David Abrahams wrote:
Andrea Torsello <torsello@dsi.unive.it> writes:
Sorry for the late reply: I have been away on Sunday. By the way, you guys are amazing:
I'm doubly flattered to be "pluralized" in that way! BTW, the message you're replying to is a pretty old message in the scheme of things; I've moved past much of what I said there.
Well, I couldn't be sure it was just you, so I erred on the side of caution...
I've been trying to convince the EDG guys that it's "obvious" that *if* you absolutely must choose between direct and copy initialization for the RVO, the intuitive choice is to go for direct initialization, because, well, it's "direct". That's the user perspective. The point is that from the point-of-view of a standards wonk and compiler implementor, there's no particular reason to think that RVO is easier in the direct case than in the other one.
I ment that the recieiving side is easyer that the returning side: it is harder to make sure that a function that returns a temporary does not make a copy than it is to make sure that a direct or assignment constructor is elided when passed a temporary. From a user perspective, the choice of copy-initialization (direct or assignmetn) should make no difference to RVO, no matter what language lawyers say about it.

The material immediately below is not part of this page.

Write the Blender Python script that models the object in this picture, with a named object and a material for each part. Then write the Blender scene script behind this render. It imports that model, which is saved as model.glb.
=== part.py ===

As for the syntactic overhead, I believe that my approach has an edge here, since it minimizes the amount of adjustments the user has to go through in order to use it, but of course this is a matter of personal opinion and I am certainly biased ;)
I think you have a good point, actually. The two approaches each have their own strengths apparently, and I'm less convinced of the advantages of technique 1 than I used to be. OTOH, I'm not convinced there's any advantage at all to using an explicit copy ctor.
As your tests point out, technique #1 might force less moves with compilers that are not too aggressive when optimizing. I wonder if the two approaches should coexist, at least for a while and let the users choose between syntactic semplicity and (possibly) higher efficiency.
Maybe a nicer enabler should be provided, that allows us to write:
typename enable_lvalue<T, X, void>::type // no "const"
The enablers get more interesting if you want to write a generic function over a templated type Y<U>:
template <class T> typename enable_if<is_Y<T>,void>::type f(T& x);
fortunately I have macros to generate is_Y (see boost/python/detail/is_xxx.hpp). On the other hand, with technique 2 I think you can't write the generic function at all, because template arguments have to match exactly:
template <class T> void f(const_lvalue<Y<T> > x); // can never match a Y<T> argument
Right. That is why in my test code I had to explicitly qualify disctiminate<int> I wonder whether we can do something similar with technique #2... Something else I should look into.
I think you're possibly suggesting what I did in the example above? I must've misinterpreted you because technically there's no overload there.
Exactly.
Let's see, would you want a shared_ptr<Derived> to be _IMPLICITLY_ convertible to a shared_ptr<Base>? ;-) Seriously, most such converting ctors I've seen in the wild are of that nature. I don't think there's any way to generalize about whether explicit is usually needed.
Point taken. Different backgrounds, different use-cases in mind.